Sebenarnya, banyak individu yang berkembang secara normal memiliki fetish tertentu. Jika mereka tidak melaporkan adanya gangguan terkait perilaku fetish, maka individu disebut memiliki fetish, tetapi bukan gangguan fetisistik. Diagnosis hanya diberikan jika individu mengalami kriteria gangguan fetisistik seperti disebutkan dalam DSM 5:
- Memiliki fantasi, dorongan, atau perilaku seksual intens, yang melibatkan penggunaan benda mati atau bagian tubuh manusia non-genital, selama minimal 6 bulan
- Fantasi, dorongan, atau perilaku seksual tersebut menyebabkan tekanan yang signifikan atau merusak fungsi sosial, pekerjaan, atau pribadi
- Objek fetish bukanlah barang yang dipakai dalam cross-dressing, dan bukan merupakan perangkat untuk tujuan stimulasi alat kelamin
Apa penyebabnya?
Fellas mungkin bertanya, apa penyebab gangguan fetisistik? Sayangnya, tidak ada penyebab fetisistik yang dapat dipastikan. Beberapa ahli percaya bahwa fetish berkembang dari pengalaman masa kanak-kanak, saat suatu objek dikaitkan dengan bentuk gairah atau kepuasan seksual. Sementara ahli pembelajaran perilaku berpendapat bahwa anak yang menjadi korban atau pengamat perilaku seksual tak pantas dapat belajar meniru perilaku tersebut.
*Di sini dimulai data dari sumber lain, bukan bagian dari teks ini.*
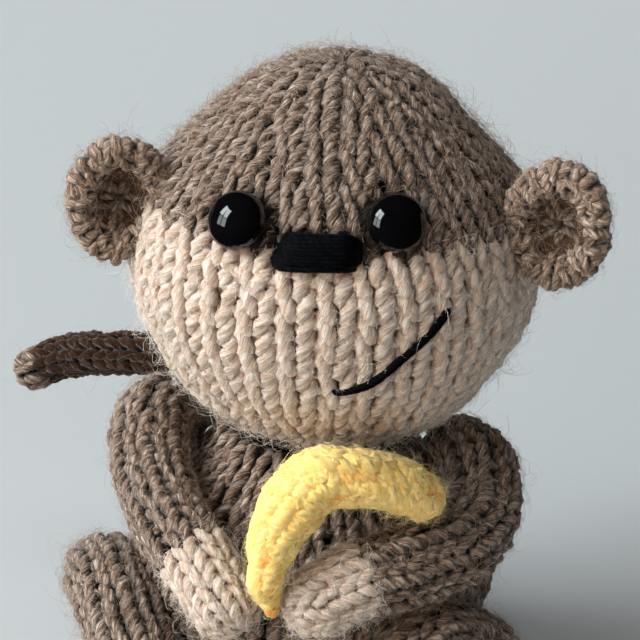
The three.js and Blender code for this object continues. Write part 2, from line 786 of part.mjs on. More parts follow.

Ahli lain berpandangan bahwa individu mungkin kehilangan kontak seksual normal, sehingga mencari kepuasan melalui cara yang kurang dapat diterima secara sosial. Dalam kasus yang melibatkan laki-laki, fetisistik mungkin berasal dari keraguan tentang maskulinitas atau ketakutan akan penolakan dan penghinaan. Menurut teori, dengan menggunakan praktik fetisistik dan memiliki kontrol atas benda mati, seseorang dapat mengimbangi perasaan ketidakmampuan dan melindungi dirinya.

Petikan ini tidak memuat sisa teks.